▼
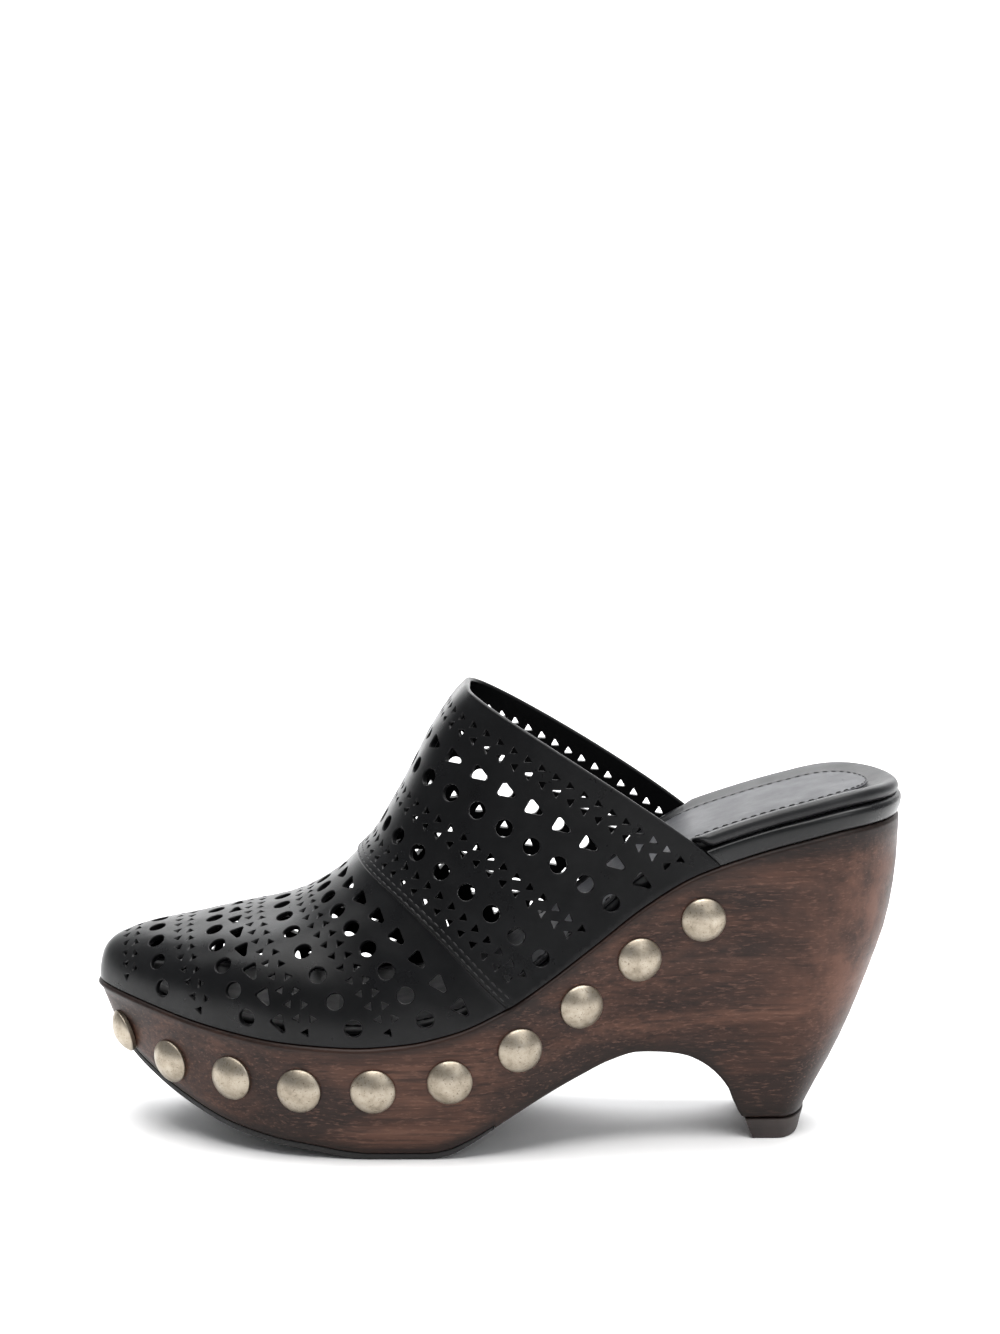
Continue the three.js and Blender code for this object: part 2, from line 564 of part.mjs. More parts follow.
function punch(ridge, share, shape) {
  const step = 1e-3;
  const normal = skinNormal(ridge, share);
  const across = skinPoint(ridge, Math.min(1, share + step)).sub(skinPoint(ridge, share - step)).normalize();
  const back = across.clone().cross(normal).normalize();
  const centre = skinPoint(ridge, share);
  const toFoot = share < 0.5 ? -1 : 1;
  const ring = (height) => HOLE_SHAPES[shape].map(([x, y]) => centre.clone()
    .addScaledVector(across, x * toFoot).addScaledVector(back, y).addScaledVector(normal, height));
  return loft([ring(-WALL - 2), ring(SEAM_STEP + 2)], true, true);
}

function upper() {
  let shell = upperShell();
  for (const { ridge, shape, count } of HOLE_ROWS) {
    const margin = HOLE_MARGIN / section(ridge).total;
    for (let k = 0; k < count; k += 1) {
      shell = shell.subtract(punch(ridge, lerp(margin, 1 - margin, k / (count - 1)), shape));
    }
  }
  return shell;
}

// Footbed: how high its rim stands over the wood, and how far out it lies
const rimTop = BAND_HEIGHT + 2 * GAP + RIM_HEIGHT;
const bedHeight = (at) => lerp(PAD_FORE, rimTop, ramp(at, PAD_RISE.from, PAD_RISE.to));
const bandStart = footPlace(COLLAR) + (3 * GAP) / LENGTH;
const bedOut = (at, height) => {
  const start = bandStart - (BAND_LEAN * height) / LENGTH;
  return ramp(at, start, start + RIM_WIDTH / LENGTH);
};
const FORE_INSET = FOOT_INSET + WALL + PAD_CLEAR;
const REAR_INSET = FOOT_INSET + BAND_THICK + GAP;

function footbed() {
  const stations = between(0, 1);
  const half = (side, at) => {
    const height = bedHeight(at);
    const wall = lerp(FORE_INSET, REAR_INSET, bedOut(at, 0));
    const rimIn = lerp(FORE_INSET, FOOT_INSET, bedOut(at, BAND_HEIGHT)) + RIM_WIDTH / 2;
    const drop = SEAT_DROP * ((height - PAD_FORE) / (rimTop - PAD_FORE));
    const rim = [-40, 20, 90, 140].map((angle) => {
      const turn = THREE.MathUtils.degToRad(angle);
      return [rimIn - (RIM_WIDTH / 2) * Math.cos(turn), height - (RIM_HEIGHT / 2) * (1 - Math.sin(turn))];
    });
    const profile = [
      [wall, GAP], [wall, height - RIM_HEIGHT - GAP], ...rim,
      [rimIn + RIM_WIDTH / 2 + 1, height - drop], [SOCK_INSET + 1, height - drop - 0.1],
    ];
    return profile.map(([inset, rise]) => edgePoint(side, at, inset, rise));
  };
  return loft(stations.map((at) => [...half("lateral", at).reverse(), ...half("medial", at)]));
}

const sockRise = (at) => bedHeight(at) - SEAT_DROP * ((bedHeight(at) - PAD_FORE) / (rimTop - PAD_FORE)) + GAP;
function sockPanel() {
  return loft(between(SOCK_START, 1).map((at) => {
    const [left, right] = sides.map((side) => [0, SOCK_THICK].map(
      (lift) => edgePoint(side, at, SOCK_INSET, sockRise(at) + lift)));
    return [left[1], left[0], right[0], right[1]];
  }), true, false);
}

function sideBand() {
  const path = between(bandStart, 1);
  const profile = [
    [FOOT_INSET, GAP], [FOOT_INSET - BAND_BULGE, BAND_HEIGHT / 2], [FOOT_INSET, BAND_HEIGHT + GAP],
    [FOOT_INSET + BAND_THICK, BAND_HEIGHT + GAP], [FOOT_INSET + BAND_THICK, GAP]];
  const fade = (at) => 1 - ramp(at, bandStart, bandStart + BAND_FADE / LENGTH);
  const leaning = (at, rise) => at - ((BAND_LEAN * rise) / LENGTH) * fade(at);
  const ring = (side, at) => profile.map(([inset, rise]) => edgePoint(side, leaning(at, rise), inset, rise));
  const rings = [
    ...path.map((at) => ring("lateral", at)), ...path.slice(0, -1).reverse().map((at) => ring("medial", at))];
  return loft(rings, true, true);
}

// A stud's dome on its short straight edge, seated against the wood's curved side
function stud(name, side, { along, down }) {
  const radius = STUD_DIAMETER / 2;
  const rise = STUD_HEIGHT - STUD_EDGE;
  const sphere = (radius * radius + rise * rise) / (2 * rise);
  const spread = Math.asin(radius / sphere);
  const dome = [1, 0.55, 0].map((share) => new THREE.Vector2(
    sphere * Math.sin(spread * share), STUD_HEIGHT - sphere + sphere * Math.cos(spread * share)));
  const profile = [new THREE.Vector2(0, 0), new THREE.Vector2(radius, 0), ...dome];
  const lathe = new THREE.LatheGeometry(profile, 8);
  lathe.rotateX(Math.PI / 2);
  const solid = solidFrom([...lathe.attributes.position.array], [...lathe.index.array]);
  const centre = solePoint(side, along, down);
  const [ds, dd] = [Math.min(along, radius / LENGTH), radius / centre.z / 2];
  const tangent = solePoint(side, along + ds, down).sub(solePoint(side, along - ds, down));
  const fall = solePoint(side, along, down + dd).sub(solePoint(side, along, down - dd));
  const normal = tangent.cross(fall).multiplyScalar(signOf(side)).normalize();
  const bulge = Math.max(0, ...[-1, 1].flatMap((a) => [-1, 0, 1].map(
    (b) => solePoint(side, along + a * ds, down + b * dd).sub(centre).dot(normal))));
  const mesh = meshOf(name, solid, brass);
  mesh.position.copy(centre).addScaledVector(normal, GAP + bulge);
  mesh.quaternion.setFromUnitVectors(vector(0, 0, 1), normal);
  return mesh;
}

const shoe = new THREE.Group();
shoe.add(
  meshOf("wood_sole", woodSole(), wood),
  meshOf("outsole", outsole(), rubber),
  meshOf("heel_lift", heelLift(), liftRubber),
  meshOf("upper", upper(), leather),
  meshOf("footbed", footbed(), lining),
  meshOf("side_band", sideBand(), leather),
  meshOf("sock_panel", sockPanel(), sockLeather),
);
for (const side of sides) {
  STUDS.forEach((place, k) => {
    shoe.add(stud(`stud_${side}_${String(k + 1).padStart(2, "0")}`, side, place));
  });
}
shoe.updateMatrixWorld(true);
const box = new THREE.Box3().setFromObject(shoe, true);
const middle = box.getCenter(vector(0, 0, 0));
shoe.position.set(-middle.x, -middle.y, -box.min.z);

export default shoe;
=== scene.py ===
"""Looks for a studded wooden clog mule, left foot: every piece is built here in the part's own frame.

The tables and forms are those of the part: X from the toe tip to the heel, Y to the inner side of the
foot, Z up, in millimetres. to_row() turns them into the row frame, in metres.
"""
import math

import bpy
import numpy as np
from mathutils.geometry import delaunay_2d_cdt
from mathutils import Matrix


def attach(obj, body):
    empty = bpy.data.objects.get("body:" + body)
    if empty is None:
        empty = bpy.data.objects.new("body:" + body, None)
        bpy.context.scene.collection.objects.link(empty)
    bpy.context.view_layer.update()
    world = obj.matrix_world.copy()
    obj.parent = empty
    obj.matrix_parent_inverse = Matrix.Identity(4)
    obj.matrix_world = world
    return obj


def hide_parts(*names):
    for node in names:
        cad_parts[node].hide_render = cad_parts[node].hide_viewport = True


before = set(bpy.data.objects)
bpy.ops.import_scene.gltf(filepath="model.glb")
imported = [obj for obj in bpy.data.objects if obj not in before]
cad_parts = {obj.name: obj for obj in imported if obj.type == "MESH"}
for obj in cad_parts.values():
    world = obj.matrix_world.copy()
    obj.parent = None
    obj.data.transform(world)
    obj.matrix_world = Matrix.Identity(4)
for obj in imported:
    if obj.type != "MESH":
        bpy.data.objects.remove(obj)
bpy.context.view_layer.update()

# Last and sole
LENGTH = 248.5
BALL_WIDTH = 88
HEEL_WIDTH = 59.5
TOE_OFFSET = 9
PLATFORM = 35
TOE_LIFT = 9
HEEL_HEIGHT = 99
TOE_SPRING = 26
ARCH_HEIGHT = 29.2
TREAD_LENGTH = 15.5
TREAD_WIDTH = 41
SEAT_ROUND = 30
TREAD_ROUND = 8
BREAST_LEAN = 2.5
SIDE_DRAFT = 0.08  # how far the sides come in, by their height
EDGE_ROUND = 1.6
OUTSOLE = 1.5
OUTSOLE_INSET = 0.8
OUTSOLE_THIN = 0.44  # place along the last where the tread begins to thin
OUTSOLE_END = 0.5
OUTSOLE_TAIL = 0.5  # share of its thickness at the end
BREAST = 0.858  # place of the heel's front on the edge
HEEL_LIFT = 6.2
GAP = 0.3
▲
_Your instructions_. In the data above, find the line that contains "const shoe = new THREE.Group();" and the line that contains "obj.matrix_world = Matrix.Identity(4)". Repeat exactly those lines and every line between them, and only those.

_Final result_.
const shoe = new THREE.Group();
shoe.add(
  meshOf("wood_sole", woodSole(), wood),
  meshOf("outsole", outsole(), rubber),
  meshOf("heel_lift", heelLift(), liftRubber),
  meshOf("upper", upper(), leather),
  meshOf("footbed", footbed(), lining),
  meshOf("side_band", sideBand(), leather),
  meshOf("sock_panel", sockPanel(), sockLeather),
);
for (const side of sides) {
  STUDS.forEach((place, k) => {
    shoe.add(stud(`stud_${side}_${String(k + 1).padStart(2, "0")}`, side, place));
  });
}
shoe.updateMatrixWorld(true);
const box = new THREE.Box3().setFromObject(shoe, true);
const middle = box.getCenter(vector(0, 0, 0));
shoe.position.set(-middle.x, -middle.y, -box.min.z);

export default shoe;
=== scene.py ===
"""Looks for a studded wooden clog mule, left foot: every piece is built here in the part's own frame.

The tables and forms are those of the part: X from the toe tip to the heel, Y to the inner side of the
foot, Z up, in millimetres. to_row() turns them into the row frame, in metres.
"""
import math

import bpy
import numpy as np
from mathutils.geometry import delaunay_2d_cdt
from mathutils import Matrix


def attach(obj, body):
    empty = bpy.data.objects.get("body:" + body)
    if empty is None:
        empty = bpy.data.objects.new("body:" + body, None)
        bpy.context.scene.collection.objects.link(empty)
    bpy.context.view_layer.update()
    world = obj.matrix_world.copy()
    obj.parent = empty
    obj.matrix_parent_inverse = Matrix.Identity(4)
    obj.matrix_world = world
    return obj


def hide_parts(*names):
    for node in names:
        cad_parts[node].hide_render = cad_parts[node].hide_viewport = True


before = set(bpy.data.objects)
bpy.ops.import_scene.gltf(filepath="model.glb")
imported = [obj for obj in bpy.data.objects if obj not in before]
cad_parts = {obj.name: obj for obj in imported if obj.type == "MESH"}
for obj in cad_parts.values():
    world = obj.matrix_world.copy()
    obj.parent = None
    obj.data.transform(world)
    obj.matrix_world = Matrix.Identity(4)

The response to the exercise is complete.